» **Modeling code records**
+ + + + +
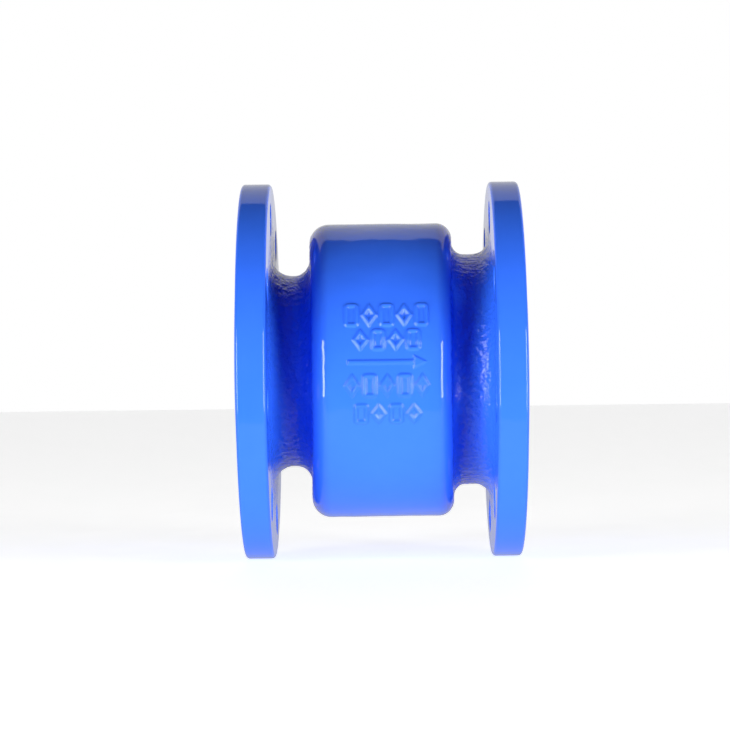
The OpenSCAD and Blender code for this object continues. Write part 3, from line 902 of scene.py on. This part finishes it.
def world():
    """A pale room: a white sweep behind the valve, a pale table under it that ends in front, and a dim room
    beyond. The camera itself sees plain white."""
    sweep_slope, sweep_half_width = 1.48, 2.0
    table_edge_slope = 0.6
    # Each surface's brightness in reflections, and how much light it gives the valve
    sweep_level, table_level, room_level = (0.72, 0.05), (0.5, 0.35), (0.08, 0.02)
    room = bpy.data.worlds.new("room")
    room.use_nodes = True
    tree = room.node_tree
    tree.nodes.clear()

    def add(kind):
        return tree.nodes.new(kind)

    def maths(operation, a, b=0.0):
        node = add("ShaderNodeMath")
        node.operation = operation
        for socket, value in zip(node.inputs, (a, b)):
            if hasattr(value, "links"):
                tree.links.new(value, socket)
            else:
                socket.default_value = value
        return node.outputs[0]

    place = add("ShaderNodeTexCoord")
    parts = add("ShaderNodeSeparateXYZ")
    tree.links.new(place.outputs["Generated"], parts.inputs[0])
    x, y, z = parts.outputs
    depth = maths("MAXIMUM", y, 0.001)
    low = maths("LESS_THAN", maths("DIVIDE", z, depth), sweep_slope)
    near = maths("LESS_THAN", maths("DIVIDE", maths("ABSOLUTE", x), depth), sweep_half_width)
    on_sweep = maths("MULTIPLY", maths("MULTIPLY", low, near), maths("GREATER_THAN", y, 0.0))
    on_table = maths("LESS_THAN", z, maths("MINIMUM", maths("MULTIPLY", y, table_edge_slope), 0.0))
    seen = add("ShaderNodeLightPath")
    lighting = seen.outputs["Is Diffuse Ray"]

    def level_of(levels):
        return maths("ADD", maths("MULTIPLY", lighting, levels[1] - levels[0]), levels[0])

    def choose(where, inside, outside):
        part = maths("MULTIPLY", where, maths("SUBTRACT", inside, outside))
        return maths("ADD", part, outside)

    above = choose(on_sweep, level_of(sweep_level), level_of(room_level))
    level = choose(on_table, level_of(table_level), above)
    strength = maths("MAXIMUM", level, seen.outputs["Is Camera Ray"])
    shader = add("ShaderNodeBackground")
    shader.inputs["Color"].default_value = (1, 1, 1, 1)
    tree.links.new(strength, shader.inputs["Strength"])
    tree.links.new(shader.outputs[0], add("ShaderNodeOutputWorld").inputs[0])
    bpy.context.scene.world = room


def floor():
    """A plain pale floor that the flange rims touch. It glows by itself and casts no shadow, and the table in
    the room's light stands in for it in reflections."""
    half = 6.0
    low = -RIM_R * MM
    corners = [(-half, -half, low), (half, -half, low), (half, half, low), (-half, half, low)]
    plane = new_piece("floor", corners, [(0, 1, 2, 3)], smooth=False)
    n = Nodes("pale_floor")
    speck = n.noise(30, 3, 0.5)
    plane.data.materials.append(n.finish(n.colours(speck, (0.88, 0.88, 0.885), (0.92, 0.92, 0.92)),
                                         n.ramp(speck, 0.3, 0.7, 0.55, 0.65), n.bump(speck, 0.0002, 0.1)))
    n.set(Emission_Color=(1, 1, 1, 1), Emission_Strength=0.75)
    plane.visible_glossy = plane.visible_diffuse = plane.visible_shadow = False


camera()
world()
floor()
LIGHT_ACROSS, LIGHT_Y, BOUNCE_Z = 1.5, -1.35, -1.15
for side in (-1, 1):
    soft_box(f"strip_light_{side + 2}", (side * LIGHT_ACROSS, LIGHT_Y, 0.0), (0.7, 1.4), 35)
    # In place of light that comes back off the table. It shines through the floor and gives no highlight
    soft_box(f"table_bounce_{side + 2}", (side * LIGHT_ACROSS, LIGHT_Y, BOUNCE_Z), (1.0, 1.0), 38,
             highlights=False)
bpy.context.scene.view_settings.view_transform = "Standard"

# Each new piece, the CAD node it stands for and the body it moves with
NEW_PIECES = [
    (body_casting(), "body_casting", "housing"),
    (seat_ring(), "seat_ring", "housing"),
    (seat_o_ring(), "seat_o_ring", "housing"),
    (seat_lock_screws(), "seat_lock_screws", "housing"),
    (softened("cast_cage", "guide_cage", 0.7, 5, rough=0.06), "guide_cage", "housing"),
    (softened("stamped_ring", "cage_retaining_ring", 0.3, 3), "cage_retaining_ring", "housing"),
    (bush("front_bearing", 14), "front_bush", "housing"),
    (bush("rear_bearing", 36), "rear_bush", "housing"),
    (stop_ring(), "stop_ring", "housing"),
    (tail_cap(), "tail_cap", "housing"),
    (return_spring(), "return_spring", "housing"),
    (spring_seat_washer(), "spring_seat_washer", "spring_washer"),
    (valve_disc(), "valve_disc", "disc"),
    (disc_seal(), "disc_seal", "disc"),
    (seal_clamp_plate(), "seal_clamp_plate", "disc"),
    (clamp_screws(), "clamp_screws", "disc"),
    (clamp_screw_washers(), "clamp_screw_washers", "disc"),
    (stem(), "stem", "disc"),
    (stem_o_ring(), "stem_o_ring", "disc"),
    (stem_nut(), "stem_nut", "disc"),
    (stem_nut_washer(), "stem_nut_washer", "disc"),
    (split_pin(), "split_pin", "disc"),
]
for piece, node, body in NEW_PIECES:
    stand_in(piece, node, body)
    if node == "return_spring":
        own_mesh(piece)
finish_as(frame["nodes"]["tail_cap_lock_screw"], SLOT_OF["tail_cap_lock_screw"])
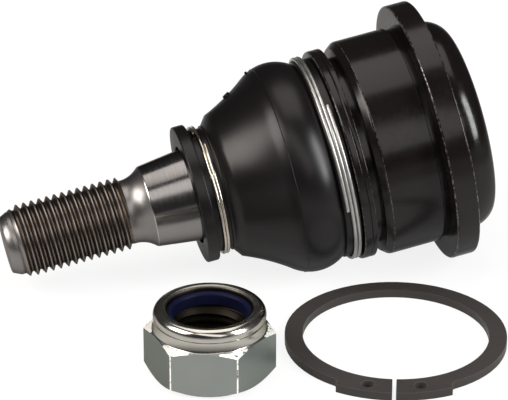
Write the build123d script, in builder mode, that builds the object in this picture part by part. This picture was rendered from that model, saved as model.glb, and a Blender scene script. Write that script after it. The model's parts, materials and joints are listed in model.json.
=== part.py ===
"""Press-in suspension ball joint with its lock nut and retaining circlip.

The joint lies on its side, stud to the left, on the rim of its flange and the
bulge of its dust boot. The nut and the circlip lie flat in front of it.

The origin is the centre of the ball. All round pieces of the joint are revolved
about one axis through it. A station is a distance along that axis from the ball
centre: positive towards the closed cap, negative towards the stud's thread.
"""
import os
from math import asin, atan2, cos, degrees, hypot, radians, sin, sqrt, tan

from build123d import *

os.makedirs("parts", exist_ok=True)

# ---- Clearances -------------------------------------------------------------
seat_gap = 0.03          # between still pieces that seat on each other
ball_gap = 0.04          # running fit of the ball in its plastic seats
boot_gap = 0.20          # boot lip to the turning stud
ring_gap = 0.10          # small wire ring to the boot's groove

# ---- Ball stud --------------------------------------------------------------
ball_diameter = 27.0
ball_flat = 10.6         # station of the flat under the ball
neck_diameter = 15.0
neck_fillet = 1.0
neck_end = -24.5         # the waist stops here and flares to the boot land
land_diameter = 18.6     # the boot's lip turns on this land
land_start = -29.8
taper_large_end = -32.6
taper_small_end = -44.0
taper_half_angle = 7.3
relief_diameter = 12.3   # plain neck between taper and thread
relief_start = -47.4
relief_sweep = 3.6       # radius of the curve from the relief up to the taper
thread_end = -48.8       # last thread, beside the relief
thread_run_out = 0.5
thread_diameter = 14.0
thread_pitch = 1.5
thread_depth = 0.92
thread_crest = 0.2       # flat on top of each turn
thread_root = 0.28       # flat at the bottom of each groove
stud_tip = -72.0
tip_diameter = 10.6
tip_chamfer = 3.6

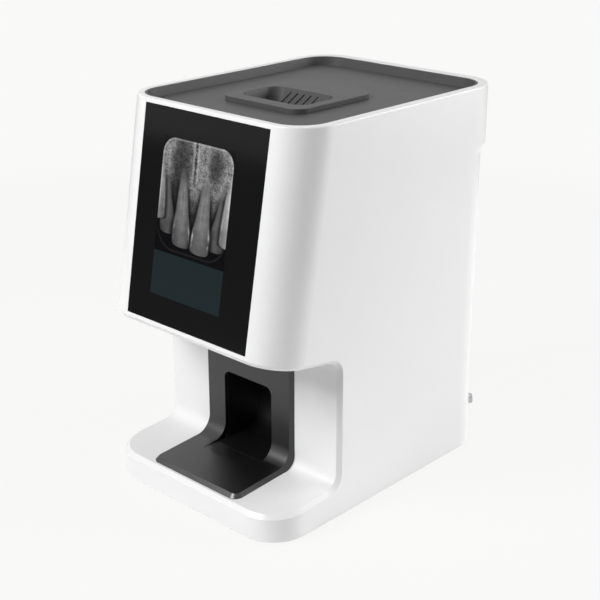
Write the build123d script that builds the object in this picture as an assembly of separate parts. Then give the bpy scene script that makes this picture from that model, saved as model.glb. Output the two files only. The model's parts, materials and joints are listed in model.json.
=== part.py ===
from build123d import *
import math
import os

# Overall size, with the front at -Y and the desk at Z = 0
width = 238.0
depth = 328.0
height = 391.0
foot_height = 2.0

# Housing shell
corner_radius = 39.0
wall = 3.5
front_wall = 5.0
rim_depth = 15.0
rim_width = 8.0
rim_rear_width = 11.5
rim_front_width = 6.5
rim_edge = 1.5
foot_edge = 1.0

# Sloping screen face
tilt = 9.96
face_setback = 37.4
face_length = 214.9

# Rear of the housing: an overhang on top, an inset column and a wider foot
rear_inset = 7.5
foot_inset = 5.5
overhang_height = 59.4
overhang_slope = 6.6
ledge_low = 53.5
ledge_rise = 3.0
loft_split = 100.0

# Pick-up bay between the foot and the head
bay_depth = 87.4
bay_floor_front = 29.5
bay_floor_slope = 3.3
bay_radius = 14.0
mouth_chamfer = 4.0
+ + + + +
» **Instruction**
Taking the material above, extract exactly and only the lines from the line with "Write the build123d script, in" to the line with "ring_gap = 0.10", inclusive of both.

» **Response to this exercise**
Write the build123d script, in builder mode, that builds the object in this picture part by part. This picture was rendered from that model, saved as model.glb, and a Blender scene script. Write that script after it. The model's parts, materials and joints are listed in model.json.
=== part.py ===
"""Press-in suspension ball joint with its lock nut and retaining circlip.

The joint lies on its side, stud to the left, on the rim of its flange and the
bulge of its dust boot. The nut and the circlip lie flat in front of it.

The origin is the centre of the ball. All round pieces of the joint are revolved
about one axis through it. A station is a distance along that axis from the ball
centre: positive towards the closed cap, negative towards the stud's thread.
"""
import os
from math import asin, atan2, cos, degrees, hypot, radians, sin, sqrt, tan

from build123d import *

os.makedirs("parts", exist_ok=True)

# ---- Clearances -------------------------------------------------------------
seat_gap = 0.03          # between still pieces that seat on each other
ball_gap = 0.04          # running fit of the ball in its plastic seats
boot_gap = 0.20          # boot lip to the turning stud
ring_gap = 0.10          # small wire ring to the boot's groove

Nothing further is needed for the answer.